* [Problem to solve]
Please give the listing again in its entirety, exactly as written.
start
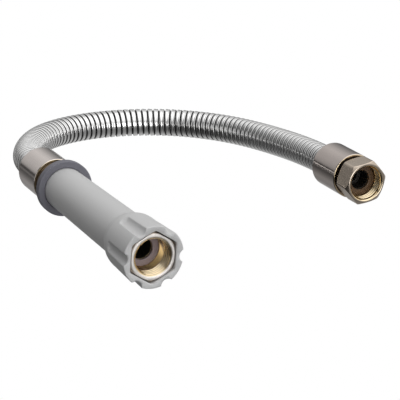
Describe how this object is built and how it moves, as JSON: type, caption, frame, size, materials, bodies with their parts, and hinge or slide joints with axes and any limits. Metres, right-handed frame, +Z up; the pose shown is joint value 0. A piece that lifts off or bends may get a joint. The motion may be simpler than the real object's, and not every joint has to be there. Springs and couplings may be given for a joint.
{
  "type": "armoured water hose with hand grip",
  "caption": "Flexible water hose in strip-wound steel armour, with crimped ferrules, a loose hex nut on the supply end and a spinning hand grip with a captive hex nut on the outlet end.",
  "frame": {"origin": "on the surface that the hose lies on, under the middle of the box round its two end fittings", "axes": "-Y points out of the supply nut; the grip lies in the same level plane, 1.4 degrees off -Y with its front towards the supply nut; +X from the grip to the supply nut; +Z up"},
  "size_m": [0.1819, 0.2546, 0.031],
  "materials": {
    "grip_plastic": "light grey satin moulded plastic",
    "ring_rubber": "smooth purple-grey rubber",
    "nylon": "natural nylon",
    "nickel_plate": "warm satin nickel plate on brass",
    "brass": "machined bare brass",
    "stainless_strip": "polished stainless strip",
    "washer_rubber": "black washer rubber",
    "braid_yarn": "woven reinforcing yarn",
    "liner_plastic": "smooth extruded liner"
  },
  "bodies": {
    "root": {"hose_armour": "stainless_strip", "liner_braid": "braid_yarn", "hose_liner": "liner_plastic", "handle_pipe": "brass", "pipe_nut": "brass", "pipe_washer": "washer_rubber", "outlet_ferrule": "nickel_plate", "outlet_stem": "brass", "outlet_crimp": "brass", "supply_ferrule": "nickel_plate", "supply_stem": "brass", "supply_crimp": "brass"},
    "coupling": {"coupling_nut": "nickel_plate", "coupling_washer": "washer_rubber"},
    "grip": {"grip_sleeve": "grip_plastic", "grip_ring": "ring_rubber", "grip_bush": "nylon"},
    "supply_swivel": {"supply_nut": "nickel_plate", "supply_washer": "washer_rubber"}
  },
  "joints": [
    {"name": "coupling_spin", "type": "hinge", "parent": "root", "child": "coupling", "pos_m": [-0.07294, -0.07616, 0.0155], "axis": [0.0244, -0.9997, 0], "continuous": true},
    {"name": "grip_slide", "type": "slide", "parent": "coupling", "child": "grip", "axis": [-0.0244, 0.9997, 0], "range_m": [0, 0.0075]},
    {"name": "supply_spin", "type": "hinge", "parent": "root", "child": "supply_swivel", "pos_m": [0.0784, -0.01316, 0.0128], "axis": [0, -1, 0], "continuous": true}
  ]
}
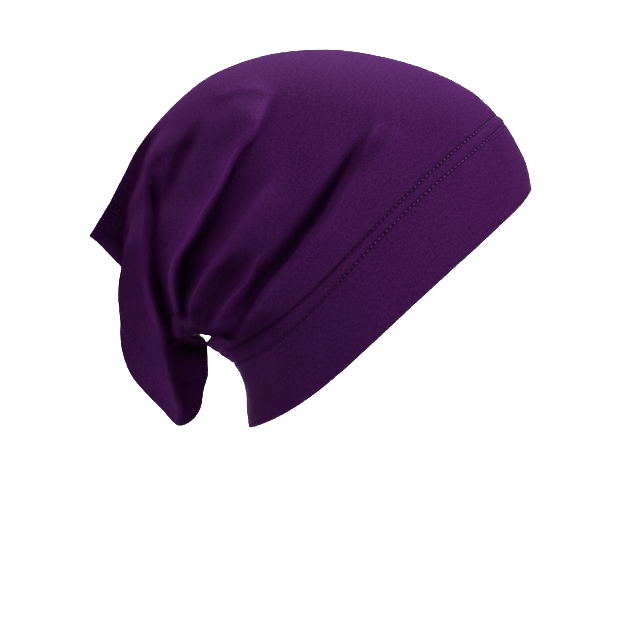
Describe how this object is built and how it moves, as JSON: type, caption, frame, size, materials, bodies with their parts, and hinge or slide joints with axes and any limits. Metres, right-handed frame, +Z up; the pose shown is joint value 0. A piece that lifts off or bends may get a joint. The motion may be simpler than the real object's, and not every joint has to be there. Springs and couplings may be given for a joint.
{
  "type": "pre-tied headscarf",
  "caption": "Slouching stretch-jersey tube cap: a wide doubled band round the face, a draped crown gathered at the nape, and an open hemmed tail hanging behind.",
  "frame": {"origin": "inside of the crown's top, where the wearer's head seats, on the plane of symmetry of the head", "axes": "+X the way the wearer faces, +Z up, -Y towards the wearer's right"},
  "size_m": [0.2565, 0.1563, 0.2192],
  "materials": {
    "band_jersey": "doubled fine cotton jersey, matt with a soft sheen",
    "crown_jersey": "fine cotton jersey, matt with a soft sheen",
    "hem_jersey": "doubled fine cotton jersey, matt with a soft sheen"
  },
  "bodies": {
    "root": {"front_band": "band_jersey", "crown_tube": "crown_jersey", "tail_hem": "hem_jersey"}
  },
  "joints": []
}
end
* [Exercise output]
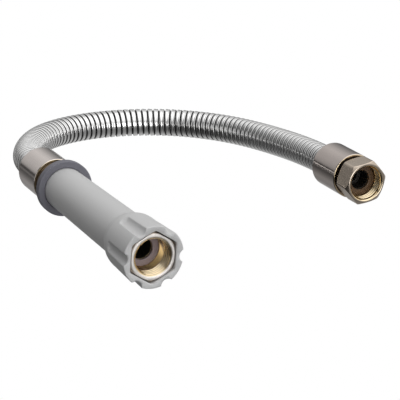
Describe how this object is built and how it moves, as JSON: type, caption, frame, size, materials, bodies with their parts, and hinge or slide joints with axes and any limits. Metres, right-handed frame, +Z up; the pose shown is joint value 0. A piece that lifts off or bends may get a joint. The motion may be simpler than the real object's, and not every joint has to be there. Springs and couplings may be given for a joint.
{
  "type": "armoured water hose with hand grip",
  "caption": "Flexible water hose in strip-wound steel armour, with crimped ferrules, a loose hex nut on the supply end and a spinning hand grip with a captive hex nut on the outlet end.",
  "frame": {"origin": "on the surface that the hose lies on, under the middle of the box round its two end fittings", "axes": "-Y points out of the supply nut; the grip lies in the same level plane, 1.4 degrees off -Y with its front towards the supply nut; +X from the grip to the supply nut; +Z up"},
  "size_m": [0.1819, 0.2546, 0.031],
  "materials": {
    "grip_plastic": "light grey satin moulded plastic",
    "ring_rubber": "smooth purple-grey rubber",
    "nylon": "natural nylon",
    "nickel_plate": "warm satin nickel plate on brass",
    "brass": "machined bare brass",
    "stainless_strip": "polished stainless strip",
    "washer_rubber": "black washer rubber",
    "braid_yarn": "woven reinforcing yarn",
    "liner_plastic": "smooth extruded liner"
  },
  "bodies": {
    "root": {"hose_armour": "stainless_strip", "liner_braid": "braid_yarn", "hose_liner": "liner_plastic", "handle_pipe": "brass", "pipe_nut": "brass", "pipe_washer": "washer_rubber", "outlet_ferrule": "nickel_plate", "outlet_stem": "brass", "outlet_crimp": "brass", "supply_ferrule": "nickel_plate", "supply_stem": "brass", "supply_crimp": "brass"},
    "coupling": {"coupling_nut": "nickel_plate", "coupling_washer": "washer_rubber"},
    "grip": {"grip_sleeve": "grip_plastic", "grip_ring": "ring_rubber", "grip_bush": "nylon"},
    "supply_swivel": {"supply_nut": "nickel_plate", "supply_washer": "washer_rubber"}
  },
  "joints": [
    {"name": "coupling_spin", "type": "hinge", "parent": "root", "child": "coupling", "pos_m": [-0.07294, -0.07616, 0.0155], "axis": [0.0244, -0.9997, 0], "continuous": true},
    {"name": "grip_slide", "type": "slide", "parent": "coupling", "child": "grip", "axis": [-0.0244, 0.9997, 0], "range_m": [0, 0.0075]},
    {"name": "supply_spin", "type": "hinge", "parent": "root", "child": "supply_swivel", "pos_m": [0.0784, -0.01316, 0.0128], "axis": [0, -1, 0], "continuous": true}
  ]
}
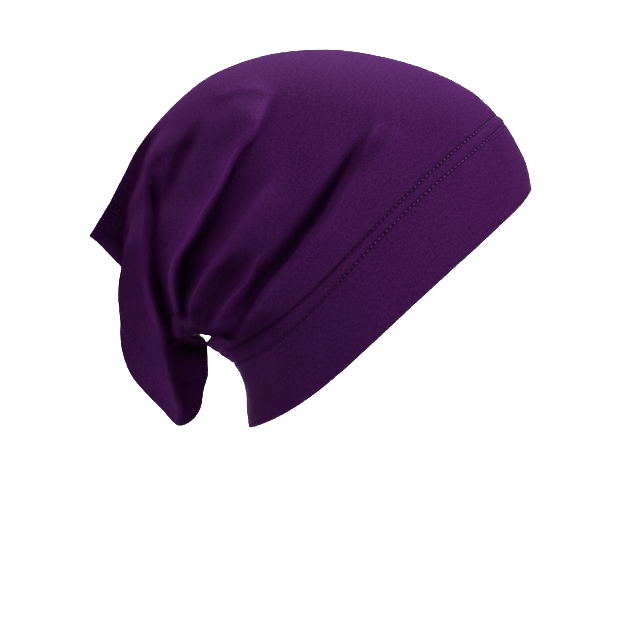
Describe how this object is built and how it moves, as JSON: type, caption, frame, size, materials, bodies with their parts, and hinge or slide joints with axes and any limits. Metres, right-handed frame, +Z up; the pose shown is joint value 0. A piece that lifts off or bends may get a joint. The motion may be simpler than the real object's, and not every joint has to be there. Springs and couplings may be given for a joint.
{
  "type": "pre-tied headscarf",
  "caption": "Slouching stretch-jersey tube cap: a wide doubled band round the face, a draped crown gathered at the nape, and an open hemmed tail hanging behind.",
  "frame": {"origin": "inside of the crown's top, where the wearer's head seats, on the plane of symmetry of the head", "axes": "+X the way the wearer faces, +Z up, -Y towards the wearer's right"},
  "size_m": [0.2565, 0.1563, 0.2192],
  "materials": {
    "band_jersey": "doubled fine cotton jersey, matt with a soft sheen",
    "crown_jersey": "fine cotton jersey, matt with a soft sheen",
    "hem_jersey": "doubled fine cotton jersey, matt with a soft sheen"
  },
  "bodies": {
    "root": {"front_band": "band_jersey", "crown_tube": "crown_jersey", "tail_hem": "hem_jersey"}
  },
  "joints": []
}